The smaller VITA-75 cards won’t handle standard mezzanine cards because of their size, though, so Curtiss-Wright is proposing a 74- by 74-mm uXMC mezzanine card. This size is similar to the VITA-57 FMC (FPGA mezzanine card) standard that’s 63 by 84 mm. FMC is primarily an I/O front end, so the interface is more conducive to FPGA support rather than interfaces like PCI Express that are found on XMC anc uXMC.

VITA-73, VITA-74, and VITA-75 all bring something to the table. VITA-73 boards can double as pluggable mezzanine cards for VPX systems. They also could be used in other systems. VITA-74 boards are self-contained and permit single-board solutions that the other two approaches do not. And, it’s the more compact of the three.

VITA-75 maintains compatibility to a much higher degree. Additionally, it accommodates higher-power solutions that may be necessary in many environments while still providing a more compact solution than a standard 3U VPX system.

All three should make it out of the VITA Standards Organization (VSO) process in some form. Each offers unique features that are beneficial in a number of applications that the others do not address. Which standard, if any, becomes dominant won’t be apparent for a number of years.

It also will be interesting to see whether something like OpenVPX will be extended to these platforms.

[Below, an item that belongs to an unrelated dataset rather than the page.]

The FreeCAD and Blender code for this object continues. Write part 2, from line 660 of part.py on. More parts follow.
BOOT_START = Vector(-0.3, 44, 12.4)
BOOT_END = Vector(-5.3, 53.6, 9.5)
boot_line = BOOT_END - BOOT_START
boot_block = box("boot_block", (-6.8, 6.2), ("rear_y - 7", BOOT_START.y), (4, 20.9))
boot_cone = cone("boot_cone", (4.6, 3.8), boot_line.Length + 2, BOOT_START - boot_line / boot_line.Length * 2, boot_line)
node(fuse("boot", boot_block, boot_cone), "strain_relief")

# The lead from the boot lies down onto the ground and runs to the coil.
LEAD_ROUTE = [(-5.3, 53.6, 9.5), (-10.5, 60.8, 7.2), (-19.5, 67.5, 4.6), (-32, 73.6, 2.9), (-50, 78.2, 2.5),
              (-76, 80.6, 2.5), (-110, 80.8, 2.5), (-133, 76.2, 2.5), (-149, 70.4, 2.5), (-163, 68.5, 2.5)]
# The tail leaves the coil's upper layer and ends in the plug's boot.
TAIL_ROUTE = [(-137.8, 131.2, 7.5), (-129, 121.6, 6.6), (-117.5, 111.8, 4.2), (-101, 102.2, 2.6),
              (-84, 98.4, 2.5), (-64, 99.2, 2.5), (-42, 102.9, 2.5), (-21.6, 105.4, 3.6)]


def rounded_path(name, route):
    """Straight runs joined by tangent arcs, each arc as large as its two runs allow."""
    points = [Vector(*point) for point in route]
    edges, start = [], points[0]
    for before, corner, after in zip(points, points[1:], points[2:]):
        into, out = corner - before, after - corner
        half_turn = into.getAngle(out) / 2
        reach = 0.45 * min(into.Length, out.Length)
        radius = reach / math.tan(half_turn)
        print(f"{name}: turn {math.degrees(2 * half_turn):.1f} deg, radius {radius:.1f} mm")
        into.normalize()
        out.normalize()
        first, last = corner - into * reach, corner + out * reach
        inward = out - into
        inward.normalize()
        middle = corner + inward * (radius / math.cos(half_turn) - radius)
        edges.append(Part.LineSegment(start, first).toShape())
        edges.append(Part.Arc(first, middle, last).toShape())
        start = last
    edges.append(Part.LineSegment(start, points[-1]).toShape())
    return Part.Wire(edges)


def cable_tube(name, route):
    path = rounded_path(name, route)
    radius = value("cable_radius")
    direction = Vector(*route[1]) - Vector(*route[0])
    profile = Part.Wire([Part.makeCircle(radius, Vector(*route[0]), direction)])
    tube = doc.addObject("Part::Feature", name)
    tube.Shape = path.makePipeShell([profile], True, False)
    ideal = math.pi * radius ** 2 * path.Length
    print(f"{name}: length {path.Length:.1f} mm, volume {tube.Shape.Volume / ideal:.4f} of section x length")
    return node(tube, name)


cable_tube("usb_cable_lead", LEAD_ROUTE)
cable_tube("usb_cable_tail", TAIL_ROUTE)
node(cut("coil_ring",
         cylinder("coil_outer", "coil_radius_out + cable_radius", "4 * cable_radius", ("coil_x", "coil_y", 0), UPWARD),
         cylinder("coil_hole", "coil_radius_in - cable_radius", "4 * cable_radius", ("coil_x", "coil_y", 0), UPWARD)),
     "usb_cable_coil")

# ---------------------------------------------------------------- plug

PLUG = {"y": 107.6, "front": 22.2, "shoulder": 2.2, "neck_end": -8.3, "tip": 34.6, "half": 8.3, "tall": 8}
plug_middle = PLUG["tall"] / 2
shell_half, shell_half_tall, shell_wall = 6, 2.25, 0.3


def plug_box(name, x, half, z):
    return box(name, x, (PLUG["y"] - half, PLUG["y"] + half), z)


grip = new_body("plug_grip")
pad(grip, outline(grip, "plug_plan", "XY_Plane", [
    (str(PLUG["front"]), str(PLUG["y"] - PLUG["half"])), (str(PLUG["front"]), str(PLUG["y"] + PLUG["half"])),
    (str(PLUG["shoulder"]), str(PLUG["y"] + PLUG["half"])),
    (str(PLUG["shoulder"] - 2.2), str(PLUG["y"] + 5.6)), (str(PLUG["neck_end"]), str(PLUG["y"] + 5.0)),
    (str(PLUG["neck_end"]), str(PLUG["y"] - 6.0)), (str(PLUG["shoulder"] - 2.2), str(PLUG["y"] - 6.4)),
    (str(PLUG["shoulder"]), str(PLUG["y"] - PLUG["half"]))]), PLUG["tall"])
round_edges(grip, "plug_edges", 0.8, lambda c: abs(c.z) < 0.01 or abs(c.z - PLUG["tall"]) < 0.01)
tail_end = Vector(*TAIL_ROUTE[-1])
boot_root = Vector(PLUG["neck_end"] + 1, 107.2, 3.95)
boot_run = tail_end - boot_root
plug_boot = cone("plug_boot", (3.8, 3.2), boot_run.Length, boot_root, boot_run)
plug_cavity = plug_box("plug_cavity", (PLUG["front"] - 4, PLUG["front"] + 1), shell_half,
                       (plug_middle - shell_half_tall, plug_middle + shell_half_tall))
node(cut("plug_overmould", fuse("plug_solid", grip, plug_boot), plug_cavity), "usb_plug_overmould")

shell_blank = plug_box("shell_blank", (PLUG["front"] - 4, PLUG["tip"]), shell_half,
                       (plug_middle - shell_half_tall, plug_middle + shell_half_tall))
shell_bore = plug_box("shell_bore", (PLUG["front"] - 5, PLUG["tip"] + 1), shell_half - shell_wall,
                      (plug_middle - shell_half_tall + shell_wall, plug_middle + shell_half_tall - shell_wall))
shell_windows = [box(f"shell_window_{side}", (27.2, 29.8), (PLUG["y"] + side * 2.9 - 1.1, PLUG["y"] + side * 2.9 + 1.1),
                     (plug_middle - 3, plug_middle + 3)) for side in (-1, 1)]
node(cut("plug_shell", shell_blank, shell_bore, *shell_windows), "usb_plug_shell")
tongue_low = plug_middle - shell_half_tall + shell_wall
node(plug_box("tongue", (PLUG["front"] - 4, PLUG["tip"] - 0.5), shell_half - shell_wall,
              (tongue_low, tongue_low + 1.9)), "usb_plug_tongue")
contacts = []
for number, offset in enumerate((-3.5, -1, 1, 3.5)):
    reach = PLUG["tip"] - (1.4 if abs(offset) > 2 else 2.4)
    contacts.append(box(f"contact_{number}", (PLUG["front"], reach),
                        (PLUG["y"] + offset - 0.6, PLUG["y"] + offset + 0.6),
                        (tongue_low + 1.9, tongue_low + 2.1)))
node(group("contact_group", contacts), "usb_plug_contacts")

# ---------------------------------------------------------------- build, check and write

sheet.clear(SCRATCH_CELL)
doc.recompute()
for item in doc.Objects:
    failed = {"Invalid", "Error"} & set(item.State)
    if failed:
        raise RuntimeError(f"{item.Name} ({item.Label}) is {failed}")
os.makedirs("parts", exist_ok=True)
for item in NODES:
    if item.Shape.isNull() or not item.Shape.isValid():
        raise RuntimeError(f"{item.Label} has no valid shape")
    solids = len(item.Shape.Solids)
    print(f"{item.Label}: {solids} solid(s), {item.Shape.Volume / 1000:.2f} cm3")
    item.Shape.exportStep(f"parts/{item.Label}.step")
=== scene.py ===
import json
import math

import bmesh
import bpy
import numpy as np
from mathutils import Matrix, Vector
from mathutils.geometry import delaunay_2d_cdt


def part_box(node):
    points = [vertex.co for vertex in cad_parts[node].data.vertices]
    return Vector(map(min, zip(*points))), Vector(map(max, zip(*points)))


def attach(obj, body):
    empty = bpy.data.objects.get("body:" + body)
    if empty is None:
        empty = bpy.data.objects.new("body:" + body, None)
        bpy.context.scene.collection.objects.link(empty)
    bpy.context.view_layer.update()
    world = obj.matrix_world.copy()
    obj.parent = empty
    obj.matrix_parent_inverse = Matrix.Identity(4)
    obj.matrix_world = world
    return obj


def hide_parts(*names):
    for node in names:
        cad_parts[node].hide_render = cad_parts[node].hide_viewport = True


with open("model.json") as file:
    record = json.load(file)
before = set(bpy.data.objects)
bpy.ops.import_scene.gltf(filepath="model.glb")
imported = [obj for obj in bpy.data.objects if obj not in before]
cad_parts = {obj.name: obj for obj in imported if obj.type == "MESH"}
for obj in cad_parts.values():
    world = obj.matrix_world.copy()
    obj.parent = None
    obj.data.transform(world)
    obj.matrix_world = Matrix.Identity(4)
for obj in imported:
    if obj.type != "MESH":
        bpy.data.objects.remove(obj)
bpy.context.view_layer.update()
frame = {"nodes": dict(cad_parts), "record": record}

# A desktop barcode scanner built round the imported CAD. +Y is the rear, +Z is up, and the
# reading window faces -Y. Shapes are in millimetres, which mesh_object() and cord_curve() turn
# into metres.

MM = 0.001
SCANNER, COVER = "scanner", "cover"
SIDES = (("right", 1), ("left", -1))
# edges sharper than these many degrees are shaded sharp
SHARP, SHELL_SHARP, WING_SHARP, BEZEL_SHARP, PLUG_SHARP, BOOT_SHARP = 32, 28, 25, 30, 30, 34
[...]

VITA-75 obviously benefits the most given its matching backplane and connector sizes. The other two are likely to need yet another standard to provide standard backplane definitions simply because they are much different than VITA-46.

And, it will be interesting to see what compact standards emerge for military and avionics use. There is always the question of whether the form factor is too small so each system is completely custom anyway. These standards are more likely to move into industrial and rugged consumer applications where this level of rugged standard doesn’t exist.

This is where discussions about Class 2 versus Class 3 boards, lower-cost connectors, and standard backplanes come into play. Moving to the less demanding side reduces cost and potentially increases the number of systems that would be built.